> **Exercise aim**: Starting at the line that contains "fillet(matching_corners(lower_die_corner), die_line_rounding)", reproduce each line exactly up to and including the line that contains "cad_parts[node].hide_render = cad_parts[node].hide_viewport". Reproduce nothing else.
## Begin Data section
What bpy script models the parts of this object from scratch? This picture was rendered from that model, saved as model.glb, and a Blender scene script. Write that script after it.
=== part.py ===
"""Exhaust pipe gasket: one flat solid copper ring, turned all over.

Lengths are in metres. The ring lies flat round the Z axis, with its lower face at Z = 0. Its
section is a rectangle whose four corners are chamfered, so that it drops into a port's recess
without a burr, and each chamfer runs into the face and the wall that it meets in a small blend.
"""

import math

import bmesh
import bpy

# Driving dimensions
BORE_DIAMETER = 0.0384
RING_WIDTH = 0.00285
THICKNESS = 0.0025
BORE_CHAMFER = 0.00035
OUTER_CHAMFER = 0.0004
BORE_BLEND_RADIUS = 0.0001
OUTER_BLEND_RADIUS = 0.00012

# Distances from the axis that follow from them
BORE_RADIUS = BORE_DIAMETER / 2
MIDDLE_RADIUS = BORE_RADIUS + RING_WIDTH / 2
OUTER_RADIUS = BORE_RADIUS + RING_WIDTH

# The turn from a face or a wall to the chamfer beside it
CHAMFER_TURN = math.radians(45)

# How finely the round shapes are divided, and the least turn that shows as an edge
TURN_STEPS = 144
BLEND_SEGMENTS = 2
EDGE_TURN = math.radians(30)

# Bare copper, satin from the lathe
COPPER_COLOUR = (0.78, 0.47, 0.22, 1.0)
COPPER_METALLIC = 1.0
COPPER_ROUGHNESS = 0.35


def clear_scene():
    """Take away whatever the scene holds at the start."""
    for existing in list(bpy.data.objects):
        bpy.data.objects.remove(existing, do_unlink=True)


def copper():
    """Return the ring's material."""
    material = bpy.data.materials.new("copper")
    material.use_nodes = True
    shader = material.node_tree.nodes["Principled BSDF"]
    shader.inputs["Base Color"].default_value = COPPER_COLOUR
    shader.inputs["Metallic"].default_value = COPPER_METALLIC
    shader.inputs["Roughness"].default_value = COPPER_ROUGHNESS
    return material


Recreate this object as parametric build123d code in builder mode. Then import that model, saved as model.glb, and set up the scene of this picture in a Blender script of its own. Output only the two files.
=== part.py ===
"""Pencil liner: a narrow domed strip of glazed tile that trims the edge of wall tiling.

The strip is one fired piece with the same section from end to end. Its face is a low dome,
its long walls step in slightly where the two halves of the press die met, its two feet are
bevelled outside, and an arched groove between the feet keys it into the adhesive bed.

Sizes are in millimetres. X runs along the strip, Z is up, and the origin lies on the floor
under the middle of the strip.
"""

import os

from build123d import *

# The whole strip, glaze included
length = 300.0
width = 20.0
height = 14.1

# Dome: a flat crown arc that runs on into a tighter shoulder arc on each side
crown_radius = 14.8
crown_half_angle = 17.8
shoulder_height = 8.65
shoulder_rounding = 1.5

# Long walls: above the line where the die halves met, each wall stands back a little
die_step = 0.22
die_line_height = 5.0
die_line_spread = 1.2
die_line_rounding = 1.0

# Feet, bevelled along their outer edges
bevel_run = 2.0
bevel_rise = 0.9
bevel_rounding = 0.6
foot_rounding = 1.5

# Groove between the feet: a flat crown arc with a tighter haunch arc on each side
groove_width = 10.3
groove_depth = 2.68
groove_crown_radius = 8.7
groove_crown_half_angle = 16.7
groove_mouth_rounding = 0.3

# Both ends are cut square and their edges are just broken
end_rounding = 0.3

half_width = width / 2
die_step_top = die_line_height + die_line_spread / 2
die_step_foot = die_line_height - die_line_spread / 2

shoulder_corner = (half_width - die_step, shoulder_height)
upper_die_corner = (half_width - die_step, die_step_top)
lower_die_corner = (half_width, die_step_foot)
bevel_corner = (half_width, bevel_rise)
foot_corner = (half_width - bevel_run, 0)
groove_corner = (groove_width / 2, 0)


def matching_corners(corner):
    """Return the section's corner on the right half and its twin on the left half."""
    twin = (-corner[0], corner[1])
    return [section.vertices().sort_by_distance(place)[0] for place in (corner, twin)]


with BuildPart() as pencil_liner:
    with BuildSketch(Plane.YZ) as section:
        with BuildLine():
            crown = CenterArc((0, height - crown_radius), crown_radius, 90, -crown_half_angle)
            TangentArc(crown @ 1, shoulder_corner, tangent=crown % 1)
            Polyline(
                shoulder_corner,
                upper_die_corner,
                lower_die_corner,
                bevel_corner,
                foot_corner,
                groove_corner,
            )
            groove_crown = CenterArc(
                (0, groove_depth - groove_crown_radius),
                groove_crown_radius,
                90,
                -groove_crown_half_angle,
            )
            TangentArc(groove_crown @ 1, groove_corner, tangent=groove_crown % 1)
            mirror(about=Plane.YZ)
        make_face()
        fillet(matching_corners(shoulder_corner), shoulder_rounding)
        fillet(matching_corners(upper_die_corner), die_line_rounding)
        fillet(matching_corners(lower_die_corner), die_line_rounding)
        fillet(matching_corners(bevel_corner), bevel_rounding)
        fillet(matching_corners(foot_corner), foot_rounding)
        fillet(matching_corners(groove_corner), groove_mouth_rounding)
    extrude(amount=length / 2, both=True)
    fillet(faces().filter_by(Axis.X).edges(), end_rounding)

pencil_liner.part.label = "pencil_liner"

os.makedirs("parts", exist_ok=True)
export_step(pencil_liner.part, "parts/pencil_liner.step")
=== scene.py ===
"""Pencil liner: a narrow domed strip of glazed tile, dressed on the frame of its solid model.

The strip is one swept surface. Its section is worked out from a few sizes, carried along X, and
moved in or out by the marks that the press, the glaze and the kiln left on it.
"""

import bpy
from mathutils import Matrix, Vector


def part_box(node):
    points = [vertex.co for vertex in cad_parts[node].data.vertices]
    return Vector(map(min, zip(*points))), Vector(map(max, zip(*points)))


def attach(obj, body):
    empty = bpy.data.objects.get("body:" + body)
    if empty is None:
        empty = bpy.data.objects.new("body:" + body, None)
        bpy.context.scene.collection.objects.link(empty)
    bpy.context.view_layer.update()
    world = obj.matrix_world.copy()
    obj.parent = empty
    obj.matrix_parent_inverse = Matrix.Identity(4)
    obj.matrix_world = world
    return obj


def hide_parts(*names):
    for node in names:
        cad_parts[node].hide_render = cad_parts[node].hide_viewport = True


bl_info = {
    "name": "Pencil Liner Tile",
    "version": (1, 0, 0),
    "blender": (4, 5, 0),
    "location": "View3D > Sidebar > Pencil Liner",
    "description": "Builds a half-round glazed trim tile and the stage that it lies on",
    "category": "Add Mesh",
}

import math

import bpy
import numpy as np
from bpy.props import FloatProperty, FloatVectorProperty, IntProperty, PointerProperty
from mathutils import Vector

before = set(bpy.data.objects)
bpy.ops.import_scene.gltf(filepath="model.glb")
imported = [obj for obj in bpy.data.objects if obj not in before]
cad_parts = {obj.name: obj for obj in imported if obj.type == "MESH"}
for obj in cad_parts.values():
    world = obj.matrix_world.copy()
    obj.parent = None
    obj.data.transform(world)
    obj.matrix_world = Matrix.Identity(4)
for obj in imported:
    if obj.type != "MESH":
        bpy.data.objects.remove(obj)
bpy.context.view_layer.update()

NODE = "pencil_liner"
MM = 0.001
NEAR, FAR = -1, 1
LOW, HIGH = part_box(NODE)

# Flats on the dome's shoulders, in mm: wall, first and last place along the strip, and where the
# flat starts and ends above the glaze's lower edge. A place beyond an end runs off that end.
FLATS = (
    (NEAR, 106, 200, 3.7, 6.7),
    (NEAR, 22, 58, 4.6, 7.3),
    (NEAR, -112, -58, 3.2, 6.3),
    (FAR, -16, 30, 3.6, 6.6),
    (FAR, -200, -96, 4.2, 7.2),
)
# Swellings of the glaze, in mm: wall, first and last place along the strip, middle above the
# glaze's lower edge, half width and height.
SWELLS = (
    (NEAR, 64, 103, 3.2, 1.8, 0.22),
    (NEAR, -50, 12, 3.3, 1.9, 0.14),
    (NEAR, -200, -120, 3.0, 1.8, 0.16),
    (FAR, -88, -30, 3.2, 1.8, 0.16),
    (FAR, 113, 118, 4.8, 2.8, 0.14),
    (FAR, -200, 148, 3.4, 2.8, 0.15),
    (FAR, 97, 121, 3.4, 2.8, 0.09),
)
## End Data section
> **Output**:
        fillet(matching_corners(lower_die_corner), die_line_rounding)
        fillet(matching_corners(bevel_corner), bevel_rounding)
        fillet(matching_corners(foot_corner), foot_rounding)
        fillet(matching_corners(groove_corner), groove_mouth_rounding)
    extrude(amount=length / 2, both=True)
    fillet(faces().filter_by(Axis.X).edges(), end_rounding)

pencil_liner.part.label = "pencil_liner"

os.makedirs("parts", exist_ok=True)
export_step(pencil_liner.part, "parts/pencil_liner.step")
=== scene.py ===
"""Pencil liner: a narrow domed strip of glazed tile, dressed on the frame of its solid model.

The strip is one swept surface. Its section is worked out from a few sizes, carried along X, and
moved in or out by the marks that the press, the glaze and the kiln left on it.
"""

import bpy
from mathutils import Matrix, Vector


def part_box(node):
    points = [vertex.co for vertex in cad_parts[node].data.vertices]
    return Vector(map(min, zip(*points))), Vector(map(max, zip(*points)))


def attach(obj, body):
    empty = bpy.data.objects.get("body:" + body)
    if empty is None:
        empty = bpy.data.objects.new("body:" + body, None)
        bpy.context.scene.collection.objects.link(empty)
    bpy.context.view_layer.update()
    world = obj.matrix_world.copy()
    obj.parent = empty
    obj.matrix_parent_inverse = Matrix.Identity(4)
    obj.matrix_world = world
    return obj


def hide_parts(*names):
    for node in names:
        cad_parts[node].hide_render = cad_parts[node].hide_viewport = True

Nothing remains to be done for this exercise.